The result was the “list of 65” places she visited or events she experienced during her 65th year. When I overheard her discussing it with friends last summer, I asked to see the list and hear some of her stories. She sent more than a page and a half of single-spaced listings, each dated and accompanied with names of friends or family who joined her on the trips. She had photos, as well.
It began with a visit to the Paul Sawyier Library in Frankfort for a book signing by former University of Kentucky basketball great—now broadcast personality—Jack “Goose” Givens. Then came a backyard campout with four young great-nieces and nephews, Shakespeare in Central Park in Louisville, The Stephen Foster Story at Bardstown, hiking the Red River Gorge and a cave tour. She saw her first pro rodeo in Madison, Indiana, gave carrots to two Kentucky Derby winners at Old Friends thoroughbred retirement farm near Georgetown, and fed honeybees for the winter with Shelby County beekeeper Pat Hornback.
“There’s so much to do, and it’s inexpensive,” says Phillips, a consumer-member of Shelby Energy. “Most everything I’ve done has been less than $50, and a lot of it has been free. It was way better than I ever dreamed it would be.”

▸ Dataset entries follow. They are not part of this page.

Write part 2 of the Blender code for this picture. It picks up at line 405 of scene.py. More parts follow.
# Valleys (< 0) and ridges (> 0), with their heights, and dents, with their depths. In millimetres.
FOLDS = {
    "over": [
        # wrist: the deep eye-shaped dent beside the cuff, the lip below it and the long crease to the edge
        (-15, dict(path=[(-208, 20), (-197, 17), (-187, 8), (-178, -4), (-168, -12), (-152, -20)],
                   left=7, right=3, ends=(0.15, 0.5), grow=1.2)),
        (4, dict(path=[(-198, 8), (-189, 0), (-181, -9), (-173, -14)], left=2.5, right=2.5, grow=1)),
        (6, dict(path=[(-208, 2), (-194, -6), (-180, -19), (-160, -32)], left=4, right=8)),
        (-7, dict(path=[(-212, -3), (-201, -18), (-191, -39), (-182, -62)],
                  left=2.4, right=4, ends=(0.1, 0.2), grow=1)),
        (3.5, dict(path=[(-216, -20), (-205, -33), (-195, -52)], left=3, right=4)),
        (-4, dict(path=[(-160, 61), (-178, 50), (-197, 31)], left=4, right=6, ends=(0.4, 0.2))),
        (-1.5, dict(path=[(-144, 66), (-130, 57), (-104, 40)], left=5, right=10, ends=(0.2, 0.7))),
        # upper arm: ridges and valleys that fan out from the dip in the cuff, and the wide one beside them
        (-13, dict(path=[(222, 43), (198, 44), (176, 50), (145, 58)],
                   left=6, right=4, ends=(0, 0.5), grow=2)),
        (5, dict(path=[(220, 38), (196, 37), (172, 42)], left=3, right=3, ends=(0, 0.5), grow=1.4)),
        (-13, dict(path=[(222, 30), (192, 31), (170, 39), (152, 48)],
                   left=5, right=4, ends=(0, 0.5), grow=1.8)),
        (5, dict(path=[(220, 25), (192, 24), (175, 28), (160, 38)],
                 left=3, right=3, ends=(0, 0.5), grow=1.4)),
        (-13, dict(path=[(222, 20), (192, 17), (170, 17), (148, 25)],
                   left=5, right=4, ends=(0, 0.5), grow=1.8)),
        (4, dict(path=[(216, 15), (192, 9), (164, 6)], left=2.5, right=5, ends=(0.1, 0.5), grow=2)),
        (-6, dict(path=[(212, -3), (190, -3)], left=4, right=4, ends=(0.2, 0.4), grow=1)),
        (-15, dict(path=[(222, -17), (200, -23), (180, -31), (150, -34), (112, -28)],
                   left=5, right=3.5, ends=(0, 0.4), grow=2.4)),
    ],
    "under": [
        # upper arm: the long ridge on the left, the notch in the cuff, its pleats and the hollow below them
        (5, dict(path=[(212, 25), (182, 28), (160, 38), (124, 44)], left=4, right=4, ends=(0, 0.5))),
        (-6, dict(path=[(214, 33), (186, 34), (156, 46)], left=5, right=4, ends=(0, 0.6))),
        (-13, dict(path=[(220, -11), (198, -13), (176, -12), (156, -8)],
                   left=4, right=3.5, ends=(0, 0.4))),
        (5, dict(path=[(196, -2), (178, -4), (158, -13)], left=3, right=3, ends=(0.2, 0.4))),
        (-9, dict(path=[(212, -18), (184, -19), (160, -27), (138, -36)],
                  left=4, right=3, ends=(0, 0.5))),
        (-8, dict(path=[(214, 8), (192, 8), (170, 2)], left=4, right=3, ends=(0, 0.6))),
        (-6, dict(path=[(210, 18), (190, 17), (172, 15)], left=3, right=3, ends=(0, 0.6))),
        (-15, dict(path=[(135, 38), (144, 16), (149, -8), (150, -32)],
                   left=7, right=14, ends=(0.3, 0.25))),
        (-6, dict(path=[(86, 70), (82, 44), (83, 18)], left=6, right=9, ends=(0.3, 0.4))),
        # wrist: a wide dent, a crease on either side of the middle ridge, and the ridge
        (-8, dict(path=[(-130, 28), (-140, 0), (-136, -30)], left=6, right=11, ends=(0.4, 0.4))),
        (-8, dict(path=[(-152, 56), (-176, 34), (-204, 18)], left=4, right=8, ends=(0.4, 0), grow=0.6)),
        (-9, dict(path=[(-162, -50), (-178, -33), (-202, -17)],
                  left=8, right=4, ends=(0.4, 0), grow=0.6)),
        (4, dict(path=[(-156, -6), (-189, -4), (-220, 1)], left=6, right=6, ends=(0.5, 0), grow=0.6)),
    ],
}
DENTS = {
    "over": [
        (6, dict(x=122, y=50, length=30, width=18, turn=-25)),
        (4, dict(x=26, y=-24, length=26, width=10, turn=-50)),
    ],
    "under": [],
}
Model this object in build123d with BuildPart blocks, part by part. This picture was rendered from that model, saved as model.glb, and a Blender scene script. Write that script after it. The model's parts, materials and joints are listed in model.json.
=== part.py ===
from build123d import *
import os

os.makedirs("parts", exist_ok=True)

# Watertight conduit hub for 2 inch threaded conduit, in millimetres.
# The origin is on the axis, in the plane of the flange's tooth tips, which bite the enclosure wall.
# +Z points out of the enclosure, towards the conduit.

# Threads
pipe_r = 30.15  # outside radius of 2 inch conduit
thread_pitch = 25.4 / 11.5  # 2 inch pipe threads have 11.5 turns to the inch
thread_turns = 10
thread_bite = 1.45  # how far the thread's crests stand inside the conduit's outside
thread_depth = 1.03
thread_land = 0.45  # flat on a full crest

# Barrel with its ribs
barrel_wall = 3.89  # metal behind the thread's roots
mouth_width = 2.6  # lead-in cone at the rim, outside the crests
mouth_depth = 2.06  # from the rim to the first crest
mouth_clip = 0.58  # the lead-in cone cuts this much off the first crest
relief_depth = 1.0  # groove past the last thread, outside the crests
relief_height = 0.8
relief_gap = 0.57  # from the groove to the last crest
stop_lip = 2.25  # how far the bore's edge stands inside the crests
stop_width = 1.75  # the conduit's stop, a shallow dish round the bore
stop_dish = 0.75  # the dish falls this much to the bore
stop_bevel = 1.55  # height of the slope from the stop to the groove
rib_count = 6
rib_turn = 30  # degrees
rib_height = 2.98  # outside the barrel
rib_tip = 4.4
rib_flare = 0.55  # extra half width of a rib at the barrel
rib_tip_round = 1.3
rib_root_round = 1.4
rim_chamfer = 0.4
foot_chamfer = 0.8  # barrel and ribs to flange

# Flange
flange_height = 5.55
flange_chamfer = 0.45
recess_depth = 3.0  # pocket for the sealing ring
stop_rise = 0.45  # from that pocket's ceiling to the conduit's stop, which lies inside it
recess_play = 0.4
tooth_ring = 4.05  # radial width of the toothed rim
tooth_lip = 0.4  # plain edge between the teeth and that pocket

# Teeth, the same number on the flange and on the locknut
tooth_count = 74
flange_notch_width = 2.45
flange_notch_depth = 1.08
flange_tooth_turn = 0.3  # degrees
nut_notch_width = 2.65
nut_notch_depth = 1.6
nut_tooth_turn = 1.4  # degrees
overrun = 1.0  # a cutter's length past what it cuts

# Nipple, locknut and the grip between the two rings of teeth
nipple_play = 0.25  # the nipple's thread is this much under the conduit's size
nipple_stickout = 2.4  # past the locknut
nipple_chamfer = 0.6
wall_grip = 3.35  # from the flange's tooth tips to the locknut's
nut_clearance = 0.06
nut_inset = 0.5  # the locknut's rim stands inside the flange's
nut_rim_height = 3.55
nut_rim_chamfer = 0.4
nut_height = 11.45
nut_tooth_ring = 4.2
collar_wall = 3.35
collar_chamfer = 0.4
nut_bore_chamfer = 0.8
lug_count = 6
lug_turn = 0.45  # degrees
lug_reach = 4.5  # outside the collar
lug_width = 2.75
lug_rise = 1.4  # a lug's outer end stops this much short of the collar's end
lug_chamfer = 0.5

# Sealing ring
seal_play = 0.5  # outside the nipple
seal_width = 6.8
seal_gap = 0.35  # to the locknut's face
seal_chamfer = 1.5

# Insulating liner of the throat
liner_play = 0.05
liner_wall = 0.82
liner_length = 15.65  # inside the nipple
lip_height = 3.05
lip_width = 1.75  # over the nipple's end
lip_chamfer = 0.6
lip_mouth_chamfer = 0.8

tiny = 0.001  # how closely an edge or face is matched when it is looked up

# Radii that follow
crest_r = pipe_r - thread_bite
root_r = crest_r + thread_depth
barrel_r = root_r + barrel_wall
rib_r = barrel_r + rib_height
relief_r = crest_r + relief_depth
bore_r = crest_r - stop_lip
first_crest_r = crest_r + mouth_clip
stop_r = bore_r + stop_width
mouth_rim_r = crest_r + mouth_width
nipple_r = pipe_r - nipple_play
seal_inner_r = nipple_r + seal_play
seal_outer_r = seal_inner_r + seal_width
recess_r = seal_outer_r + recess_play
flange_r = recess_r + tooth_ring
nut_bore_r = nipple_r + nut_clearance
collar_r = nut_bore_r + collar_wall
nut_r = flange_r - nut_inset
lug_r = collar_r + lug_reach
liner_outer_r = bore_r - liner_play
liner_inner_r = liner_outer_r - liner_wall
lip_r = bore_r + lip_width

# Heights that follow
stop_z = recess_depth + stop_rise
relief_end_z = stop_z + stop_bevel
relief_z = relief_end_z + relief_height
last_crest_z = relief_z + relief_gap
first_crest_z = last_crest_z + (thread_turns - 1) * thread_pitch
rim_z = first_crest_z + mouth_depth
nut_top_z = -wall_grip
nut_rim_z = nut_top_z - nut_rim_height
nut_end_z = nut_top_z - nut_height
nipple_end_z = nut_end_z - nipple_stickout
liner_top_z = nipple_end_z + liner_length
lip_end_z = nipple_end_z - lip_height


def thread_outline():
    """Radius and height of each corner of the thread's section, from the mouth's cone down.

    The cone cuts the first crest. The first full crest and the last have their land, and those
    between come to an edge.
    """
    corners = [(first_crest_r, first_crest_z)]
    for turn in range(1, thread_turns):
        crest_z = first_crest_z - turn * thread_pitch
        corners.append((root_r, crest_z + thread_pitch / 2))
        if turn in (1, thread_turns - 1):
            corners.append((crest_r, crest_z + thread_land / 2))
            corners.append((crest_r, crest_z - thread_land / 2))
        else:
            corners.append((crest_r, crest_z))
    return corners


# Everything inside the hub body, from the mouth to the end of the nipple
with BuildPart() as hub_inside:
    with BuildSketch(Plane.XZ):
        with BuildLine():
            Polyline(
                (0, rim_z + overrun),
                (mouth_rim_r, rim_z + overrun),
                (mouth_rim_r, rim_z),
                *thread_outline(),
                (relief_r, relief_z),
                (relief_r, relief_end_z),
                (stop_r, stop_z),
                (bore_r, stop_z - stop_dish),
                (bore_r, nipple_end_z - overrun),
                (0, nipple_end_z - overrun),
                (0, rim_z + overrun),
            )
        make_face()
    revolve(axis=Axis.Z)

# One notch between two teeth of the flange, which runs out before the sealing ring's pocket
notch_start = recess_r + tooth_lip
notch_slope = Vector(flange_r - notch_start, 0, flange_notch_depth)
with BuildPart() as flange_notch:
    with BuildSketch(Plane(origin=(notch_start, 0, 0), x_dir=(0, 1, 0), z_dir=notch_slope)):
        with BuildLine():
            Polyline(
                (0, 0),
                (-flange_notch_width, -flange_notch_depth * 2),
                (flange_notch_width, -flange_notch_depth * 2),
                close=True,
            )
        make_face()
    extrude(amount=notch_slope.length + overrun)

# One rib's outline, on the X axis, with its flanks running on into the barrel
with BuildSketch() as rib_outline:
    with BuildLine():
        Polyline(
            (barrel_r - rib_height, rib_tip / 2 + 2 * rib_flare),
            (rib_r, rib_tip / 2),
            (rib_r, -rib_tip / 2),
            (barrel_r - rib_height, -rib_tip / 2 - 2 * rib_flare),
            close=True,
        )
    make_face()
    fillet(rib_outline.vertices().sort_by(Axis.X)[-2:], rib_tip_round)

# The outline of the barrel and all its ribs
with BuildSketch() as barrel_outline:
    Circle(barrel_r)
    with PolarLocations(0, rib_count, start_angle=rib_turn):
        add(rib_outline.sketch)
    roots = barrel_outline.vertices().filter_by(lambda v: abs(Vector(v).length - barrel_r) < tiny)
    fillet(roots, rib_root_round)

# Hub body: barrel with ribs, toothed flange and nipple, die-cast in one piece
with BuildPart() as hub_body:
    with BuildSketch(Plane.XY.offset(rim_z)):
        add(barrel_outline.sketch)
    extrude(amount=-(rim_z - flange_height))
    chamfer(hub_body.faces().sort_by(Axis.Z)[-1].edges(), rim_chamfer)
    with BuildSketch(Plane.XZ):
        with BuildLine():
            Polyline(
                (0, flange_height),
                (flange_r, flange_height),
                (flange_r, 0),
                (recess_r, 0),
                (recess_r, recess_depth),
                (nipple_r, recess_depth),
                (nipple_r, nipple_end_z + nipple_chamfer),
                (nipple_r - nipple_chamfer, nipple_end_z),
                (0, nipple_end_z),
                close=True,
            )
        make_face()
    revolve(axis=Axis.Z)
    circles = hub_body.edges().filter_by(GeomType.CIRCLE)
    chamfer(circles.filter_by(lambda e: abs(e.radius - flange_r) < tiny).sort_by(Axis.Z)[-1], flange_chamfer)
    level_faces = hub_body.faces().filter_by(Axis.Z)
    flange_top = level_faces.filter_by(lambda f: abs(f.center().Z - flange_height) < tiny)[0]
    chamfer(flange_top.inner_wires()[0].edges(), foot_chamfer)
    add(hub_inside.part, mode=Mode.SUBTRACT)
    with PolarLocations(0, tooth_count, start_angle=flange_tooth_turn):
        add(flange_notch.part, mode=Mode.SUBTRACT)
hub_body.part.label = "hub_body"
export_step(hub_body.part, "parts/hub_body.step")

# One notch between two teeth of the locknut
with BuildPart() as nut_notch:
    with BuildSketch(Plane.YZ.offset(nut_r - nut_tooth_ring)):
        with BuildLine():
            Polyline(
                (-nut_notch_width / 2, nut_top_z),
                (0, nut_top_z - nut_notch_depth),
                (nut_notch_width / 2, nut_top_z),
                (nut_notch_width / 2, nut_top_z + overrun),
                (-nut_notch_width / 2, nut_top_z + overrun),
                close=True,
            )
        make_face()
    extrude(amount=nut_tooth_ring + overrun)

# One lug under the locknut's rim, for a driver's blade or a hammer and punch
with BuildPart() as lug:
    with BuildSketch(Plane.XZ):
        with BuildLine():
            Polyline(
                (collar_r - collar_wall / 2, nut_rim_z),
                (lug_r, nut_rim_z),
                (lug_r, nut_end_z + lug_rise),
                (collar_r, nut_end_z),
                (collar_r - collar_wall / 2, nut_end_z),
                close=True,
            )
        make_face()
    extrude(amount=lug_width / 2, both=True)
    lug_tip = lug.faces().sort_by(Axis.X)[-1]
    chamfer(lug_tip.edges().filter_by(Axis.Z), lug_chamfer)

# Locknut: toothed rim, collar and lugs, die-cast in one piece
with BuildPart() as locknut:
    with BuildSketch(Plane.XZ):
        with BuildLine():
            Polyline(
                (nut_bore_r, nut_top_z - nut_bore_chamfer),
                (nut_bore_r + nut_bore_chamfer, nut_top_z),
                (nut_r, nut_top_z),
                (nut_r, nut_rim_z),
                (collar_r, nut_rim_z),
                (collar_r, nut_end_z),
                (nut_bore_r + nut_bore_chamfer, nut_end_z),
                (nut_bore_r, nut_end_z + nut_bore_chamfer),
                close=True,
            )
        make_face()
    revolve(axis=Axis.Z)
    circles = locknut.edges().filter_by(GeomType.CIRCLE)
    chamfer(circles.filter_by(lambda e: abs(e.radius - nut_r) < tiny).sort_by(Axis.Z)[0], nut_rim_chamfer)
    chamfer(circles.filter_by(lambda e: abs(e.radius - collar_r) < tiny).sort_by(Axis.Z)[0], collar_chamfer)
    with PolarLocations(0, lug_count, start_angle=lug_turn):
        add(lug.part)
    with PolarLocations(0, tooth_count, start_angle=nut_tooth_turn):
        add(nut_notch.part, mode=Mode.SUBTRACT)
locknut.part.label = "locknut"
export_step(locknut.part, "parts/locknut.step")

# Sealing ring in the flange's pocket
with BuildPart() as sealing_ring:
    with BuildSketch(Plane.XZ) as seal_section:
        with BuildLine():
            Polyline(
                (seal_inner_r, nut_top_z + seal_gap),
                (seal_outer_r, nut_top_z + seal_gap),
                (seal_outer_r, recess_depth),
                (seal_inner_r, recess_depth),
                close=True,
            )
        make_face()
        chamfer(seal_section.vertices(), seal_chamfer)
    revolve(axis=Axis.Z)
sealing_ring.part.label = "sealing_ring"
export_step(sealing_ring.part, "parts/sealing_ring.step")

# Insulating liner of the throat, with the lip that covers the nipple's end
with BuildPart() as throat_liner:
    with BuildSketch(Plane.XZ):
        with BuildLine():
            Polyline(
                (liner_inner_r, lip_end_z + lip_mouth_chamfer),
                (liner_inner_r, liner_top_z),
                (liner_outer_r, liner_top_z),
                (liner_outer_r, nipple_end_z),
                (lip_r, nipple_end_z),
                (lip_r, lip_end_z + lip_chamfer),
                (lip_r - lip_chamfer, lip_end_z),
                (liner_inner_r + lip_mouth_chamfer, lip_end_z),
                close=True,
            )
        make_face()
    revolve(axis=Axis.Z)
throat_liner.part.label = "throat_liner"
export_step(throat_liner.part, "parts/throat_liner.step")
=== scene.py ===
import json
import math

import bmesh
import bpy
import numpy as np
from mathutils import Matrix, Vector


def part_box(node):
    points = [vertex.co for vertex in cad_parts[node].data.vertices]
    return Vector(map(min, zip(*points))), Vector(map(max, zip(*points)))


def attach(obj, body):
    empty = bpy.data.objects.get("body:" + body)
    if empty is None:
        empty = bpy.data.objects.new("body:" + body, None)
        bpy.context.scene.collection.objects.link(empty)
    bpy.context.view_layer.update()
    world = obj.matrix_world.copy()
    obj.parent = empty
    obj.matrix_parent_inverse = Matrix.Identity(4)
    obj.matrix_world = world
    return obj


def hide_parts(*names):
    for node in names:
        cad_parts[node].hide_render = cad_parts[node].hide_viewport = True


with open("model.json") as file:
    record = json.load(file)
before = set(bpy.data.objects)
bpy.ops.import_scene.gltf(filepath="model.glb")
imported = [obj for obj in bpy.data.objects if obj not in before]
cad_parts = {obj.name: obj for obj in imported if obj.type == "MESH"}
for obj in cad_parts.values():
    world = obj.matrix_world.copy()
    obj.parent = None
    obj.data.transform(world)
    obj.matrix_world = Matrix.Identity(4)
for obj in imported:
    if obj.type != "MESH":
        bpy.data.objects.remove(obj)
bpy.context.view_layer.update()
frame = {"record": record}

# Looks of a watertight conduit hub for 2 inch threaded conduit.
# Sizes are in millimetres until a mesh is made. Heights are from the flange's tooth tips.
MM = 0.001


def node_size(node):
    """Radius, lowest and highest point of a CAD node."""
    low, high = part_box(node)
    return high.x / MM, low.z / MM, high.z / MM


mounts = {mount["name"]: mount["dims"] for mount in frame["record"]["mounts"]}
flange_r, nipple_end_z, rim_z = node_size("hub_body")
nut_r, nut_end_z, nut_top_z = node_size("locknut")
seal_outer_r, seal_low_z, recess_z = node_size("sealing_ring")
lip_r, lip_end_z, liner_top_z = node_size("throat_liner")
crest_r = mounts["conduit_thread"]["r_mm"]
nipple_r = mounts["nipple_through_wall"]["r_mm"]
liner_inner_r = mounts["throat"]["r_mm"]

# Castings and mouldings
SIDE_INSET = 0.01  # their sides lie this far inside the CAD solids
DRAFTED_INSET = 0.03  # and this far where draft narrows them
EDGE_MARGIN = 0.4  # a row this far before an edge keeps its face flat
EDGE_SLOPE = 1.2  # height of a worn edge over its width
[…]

She visited the Rabbit Hash General Store in Boone County, toured coal mine Portal 31 in Harlan County, fired a shotgun for the first time at a skeet shooting range in Henry County (“I hit one on the sixth try”), saw the Madison, Indiana, unlimited hydroplane Regatta, took a broom-making class at Shaker Village in Mercer County, went zip lining with her great-niece over the Red River Gorge, toured Winchester’s Ale-8-One bottling company, and attended UK basketball games and the SEC tournament with friends and family. Sixty-five events in all.
Her 66th birthday in 2025 was spent with family at the movie Superman.
Phillips is already filling a list for the new year with her first ride in a small plane—in which the flight instructor let her take the yoke (or steering wheel).
Plans for the coming months include fly-fishing, a helicopter ride and skydiving.